Goal of the exercise >>
Give every line of the material again, exactly as written.

Recorded data >>
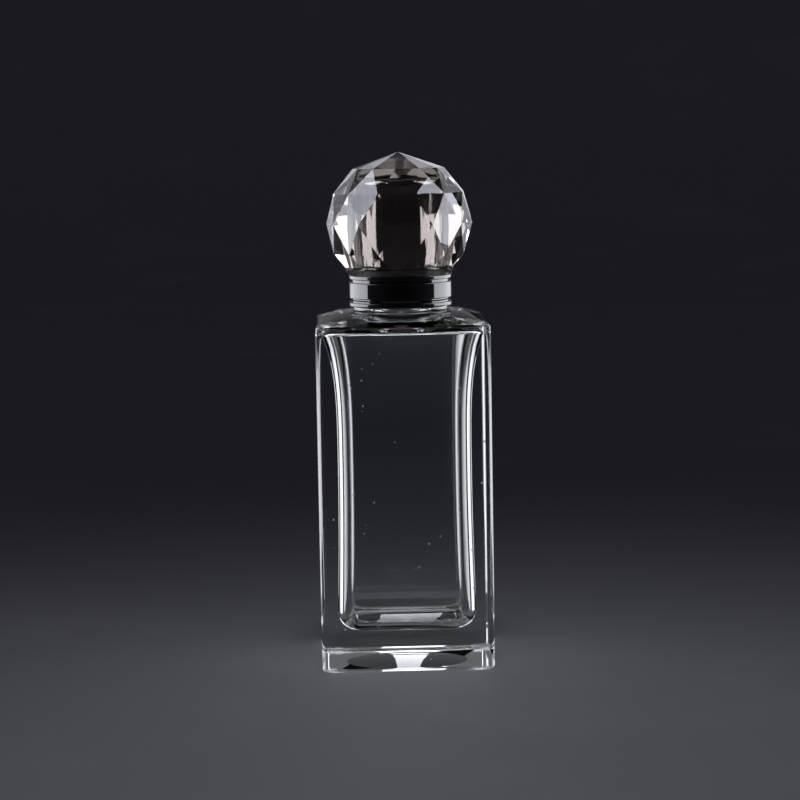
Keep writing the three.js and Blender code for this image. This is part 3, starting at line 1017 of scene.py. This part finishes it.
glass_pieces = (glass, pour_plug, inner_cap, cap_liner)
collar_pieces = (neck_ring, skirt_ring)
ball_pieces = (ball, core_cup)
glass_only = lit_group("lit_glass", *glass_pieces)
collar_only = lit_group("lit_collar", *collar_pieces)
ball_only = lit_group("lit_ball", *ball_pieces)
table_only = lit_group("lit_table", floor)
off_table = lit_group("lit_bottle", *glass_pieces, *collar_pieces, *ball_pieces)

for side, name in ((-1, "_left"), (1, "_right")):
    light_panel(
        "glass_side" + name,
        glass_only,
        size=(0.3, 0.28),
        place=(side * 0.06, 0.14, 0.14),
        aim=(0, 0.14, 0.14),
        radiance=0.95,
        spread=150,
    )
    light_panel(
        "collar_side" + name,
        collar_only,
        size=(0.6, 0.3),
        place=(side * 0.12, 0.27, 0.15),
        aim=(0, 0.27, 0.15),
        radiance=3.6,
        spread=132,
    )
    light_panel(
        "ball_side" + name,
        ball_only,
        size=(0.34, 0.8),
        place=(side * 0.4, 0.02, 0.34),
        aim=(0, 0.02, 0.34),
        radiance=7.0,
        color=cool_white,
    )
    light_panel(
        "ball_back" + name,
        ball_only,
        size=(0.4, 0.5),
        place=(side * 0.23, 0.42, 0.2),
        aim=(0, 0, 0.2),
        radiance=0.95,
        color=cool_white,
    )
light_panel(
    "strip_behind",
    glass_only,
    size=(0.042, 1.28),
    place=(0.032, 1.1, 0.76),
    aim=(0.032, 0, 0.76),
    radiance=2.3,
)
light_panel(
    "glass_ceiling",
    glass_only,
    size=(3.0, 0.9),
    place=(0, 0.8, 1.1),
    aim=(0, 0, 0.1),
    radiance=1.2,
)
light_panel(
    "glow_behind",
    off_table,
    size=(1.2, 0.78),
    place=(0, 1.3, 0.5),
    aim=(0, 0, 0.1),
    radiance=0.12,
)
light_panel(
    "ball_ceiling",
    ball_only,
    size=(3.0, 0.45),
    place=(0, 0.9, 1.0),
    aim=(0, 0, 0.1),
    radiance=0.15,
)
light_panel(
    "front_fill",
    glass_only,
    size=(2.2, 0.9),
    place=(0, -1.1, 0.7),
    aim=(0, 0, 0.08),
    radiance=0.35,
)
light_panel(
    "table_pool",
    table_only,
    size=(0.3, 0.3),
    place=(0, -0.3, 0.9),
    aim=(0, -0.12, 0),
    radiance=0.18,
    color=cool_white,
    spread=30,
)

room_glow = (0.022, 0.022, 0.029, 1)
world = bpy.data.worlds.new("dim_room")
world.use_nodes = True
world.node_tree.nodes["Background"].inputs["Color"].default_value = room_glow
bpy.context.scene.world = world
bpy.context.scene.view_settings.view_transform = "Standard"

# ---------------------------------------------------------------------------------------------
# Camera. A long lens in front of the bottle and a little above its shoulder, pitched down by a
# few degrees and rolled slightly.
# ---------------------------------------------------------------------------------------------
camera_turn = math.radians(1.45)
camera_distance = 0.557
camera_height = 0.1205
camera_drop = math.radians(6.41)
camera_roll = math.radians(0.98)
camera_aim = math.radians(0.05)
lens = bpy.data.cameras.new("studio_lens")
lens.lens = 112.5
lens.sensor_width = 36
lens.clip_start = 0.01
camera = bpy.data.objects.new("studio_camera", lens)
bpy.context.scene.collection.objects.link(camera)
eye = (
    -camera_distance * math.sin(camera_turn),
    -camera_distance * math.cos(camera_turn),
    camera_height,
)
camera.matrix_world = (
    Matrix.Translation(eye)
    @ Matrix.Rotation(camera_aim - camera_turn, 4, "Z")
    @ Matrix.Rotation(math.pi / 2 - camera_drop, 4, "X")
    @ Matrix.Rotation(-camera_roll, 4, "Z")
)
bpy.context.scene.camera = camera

Response to the task >>
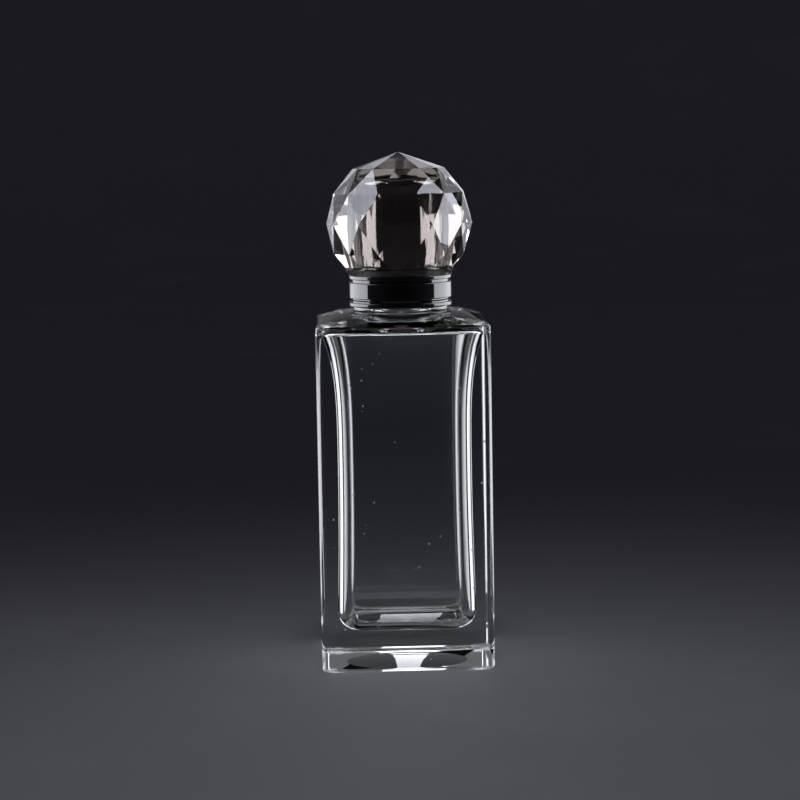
Keep writing the three.js and Blender code for this image. This is part 3, starting at line 1017 of scene.py. This part finishes it.
glass_pieces = (glass, pour_plug, inner_cap, cap_liner)
collar_pieces = (neck_ring, skirt_ring)
ball_pieces = (ball, core_cup)
glass_only = lit_group("lit_glass", *glass_pieces)
collar_only = lit_group("lit_collar", *collar_pieces)
ball_only = lit_group("lit_ball", *ball_pieces)
table_only = lit_group("lit_table", floor)
off_table = lit_group("lit_bottle", *glass_pieces, *collar_pieces, *ball_pieces)

for side, name in ((-1, "_left"), (1, "_right")):
    light_panel(
        "glass_side" + name,
        glass_only,
        size=(0.3, 0.28),
        place=(side * 0.06, 0.14, 0.14),
        aim=(0, 0.14, 0.14),
        radiance=0.95,
        spread=150,
    )
    light_panel(
        "collar_side" + name,
        collar_only,
        size=(0.6, 0.3),
        place=(side * 0.12, 0.27, 0.15),
        aim=(0, 0.27, 0.15),
        radiance=3.6,
        spread=132,
    )
    light_panel(
        "ball_side" + name,
        ball_only,
        size=(0.34, 0.8),
        place=(side * 0.4, 0.02, 0.34),
        aim=(0, 0.02, 0.34),
        radiance=7.0,
        color=cool_white,
    )
    light_panel(
        "ball_back" + name,
        ball_only,
        size=(0.4, 0.5),
        place=(side * 0.23, 0.42, 0.2),
        aim=(0, 0, 0.2),
        radiance=0.95,
        color=cool_white,
    )
light_panel(
    "strip_behind",
    glass_only,
    size=(0.042, 1.28),
    place=(0.032, 1.1, 0.76),
    aim=(0.032, 0, 0.76),
    radiance=2.3,
)
light_panel(
    "glass_ceiling",
    glass_only,
    size=(3.0, 0.9),
    place=(0, 0.8, 1.1),
    aim=(0, 0, 0.1),
    radiance=1.2,
)
light_panel(
    "glow_behind",
    off_table,
    size=(1.2, 0.78),
    place=(0, 1.3, 0.5),
    aim=(0, 0, 0.1),
    radiance=0.12,
)
light_panel(
    "ball_ceiling",
    ball_only,
    size=(3.0, 0.45),
    place=(0, 0.9, 1.0),
    aim=(0, 0, 0.1),
    radiance=0.15,
)
light_panel(
    "front_fill",
    glass_only,
    size=(2.2, 0.9),
    place=(0, -1.1, 0.7),
    aim=(0, 0, 0.08),
    radiance=0.35,
)
light_panel(
    "table_pool",
    table_only,
    size=(0.3, 0.3),
    place=(0, -0.3, 0.9),
    aim=(0, -0.12, 0),
    radiance=0.18,
    color=cool_white,
    spread=30,
)

room_glow = (0.022, 0.022, 0.029, 1)
world = bpy.data.worlds.new("dim_room")
world.use_nodes = True
world.node_tree.nodes["Background"].inputs["Color"].default_value = room_glow
bpy.context.scene.world = world
bpy.context.scene.view_settings.view_transform = "Standard"

# ---------------------------------------------------------------------------------------------
# Camera. A long lens in front of the bottle and a little above its shoulder, pitched down by a
# few degrees and rolled slightly.
# ---------------------------------------------------------------------------------------------
camera_turn = math.radians(1.45)
camera_distance = 0.557
camera_height = 0.1205
camera_drop = math.radians(6.41)
camera_roll = math.radians(0.98)
camera_aim = math.radians(0.05)
lens = bpy.data.cameras.new("studio_lens")
lens.lens = 112.5
lens.sensor_width = 36
lens.clip_start = 0.01
camera = bpy.data.objects.new("studio_camera", lens)
bpy.context.scene.collection.objects.link(camera)
eye = (
    -camera_distance * math.sin(camera_turn),
    -camera_distance * math.cos(camera_turn),
    camera_height,
)
camera.matrix_world = (
    Matrix.Translation(eye)
    @ Matrix.Rotation(camera_aim - camera_turn, 4, "Z")
    @ Matrix.Rotation(math.pi / 2 - camera_drop, 4, "X")
    @ Matrix.Rotation(-camera_roll, 4, "Z")
)
bpy.context.scene.camera = camera